2. Knowledge of legal right to terminate itself, Coastal Estates v Melevende
- “It would seem however that at least where the alternative rights arise under the terms of one contract, a party may be held to have elected to affirm it notwithstanding that he was unaware of the actual right to avoid it…Even in such a case, however, the party alleged to have elected to affirm the contract must at least be aware of the facts giving rise to the right to avoid the contract.” Khoury (1984) 165 CLR 622, 633-4 as quoted in Immer by Deane et. al. – Went to the first test.
- If this the case, then knowledge of the breach will not lose them their right to terminate, they have to know that this goes to right to terminate.
In any event…
- Need for actual knowledge of legal right to terminate not required (displaced) in cases where right expressly recorded in contract. Sargent v ASL – goes to rule as to signature.
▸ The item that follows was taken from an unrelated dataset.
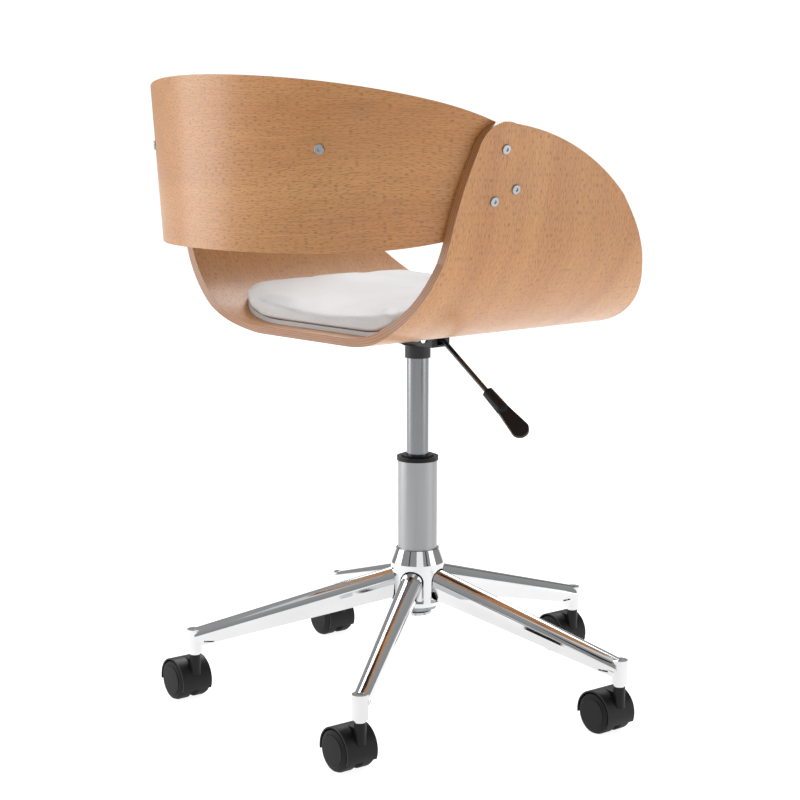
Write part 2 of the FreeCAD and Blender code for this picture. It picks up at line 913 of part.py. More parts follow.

- Where a party is legally represented, agent’s knowledge may be imputed to client Sargent
- Conduct of solicitor/agent may also bind client/principal. Sargent; Carr v Berriman
- Principal bound by the acts or the knowledge of an agent acting within the bounds of their authority.
- Solicitor’s are the alter-ego of their client.
Sargent v ASL – Useful test for requisite knowledge for affirmation.
- Two contracts for sale and purchase of land on terms
o i.e.-deposit then balance paid in instalments
- Vendors were Turnbulls and Sargents
- They entered into separate agreements with ASL and were the vendors.
o Both of the contracts contained a contingent condition (Cl. 16) = if the project was affected by a town-planning scheme other than that annexed to the contract, either party could terminate
o Clause 16: Should it be established prior to completion that at the date of this Agreement the property was affected by any town and country scheme of interim development...otherwise than as stated in the Fourth Schedule hereto...either party shall be entitled to rescind this Agreement by notice in writing to the other.
o Land was zoned non-urban
- Solicitors forgot to annex the planning scheme to the contract
- = under cl. 16, its terms were satisfied so either party could have terminated because the relevant plan wasn’t annexed.
- So the V’s could have terminated if they wanted to, but they continued until after three years someone offered them more money so they asked their solicitors and became aware of their contractual right to terminate.
- Issue: Had they lost their right to terminate – had they acted with the necessary knowledge?
Application of law to facts
- As to conduct - clear
o Instalments and interest
o Requests for payment
o All examples of knowledge of vendor’s rights.
o This conduct was justifiable only on the basis that the contract was continuing
- As to knowledge of facts:
o Sargent - actual knowledge of scheme, that the land was deemed non-urban.
o Turnbull - imputed knowledge via his solicitor
- But both deemed to have knowledge of legal right to terminate in contract [cl 16] – because it was an express term of the contract.
Good Faith and Termination for non-Fulfillment of Contingent Conditions
- Limited scope for application
- Difficult to argue that it is unreasonable to terminate.
o Sargent v ASL
§ Nothing in the case that suggests that the parties were unreasonable in relying on cl. 16. They were legally disbarred from relying on it but that’s a separate issue.
o It may be easier to find issues of bad faith where a party is attempting to argue that a contract has been affirmed.
a. It was quite unreasonable for the UC to attempt to hold Immer to a contract where it was quite clear that Immer would not be able to complete the transfer for two years.
Recovery of Deposits
- When a contract is terminated for breach, the innocent parties can hold on to any monies already handed over.
- When a contract is terminated for non-fulfilment of a contingent condition, then no issue of breach ever arises so the monies must be returned
- SO Deposit paid over in anticipation of contractual performance must be returned as monies had and received on total failure of consideration. Masters v Cameron, Perri v Coolangatta Investments
- Underlying rationale is unjust enrichment, hence the name of the action. (Yannoulatis, AWM)
- Payor not in default so deposit cannot be forfeited
- BUT, if you breach your implied duty of cooperation and the other party terminates, they may be able to hold the deposit because you are in breach.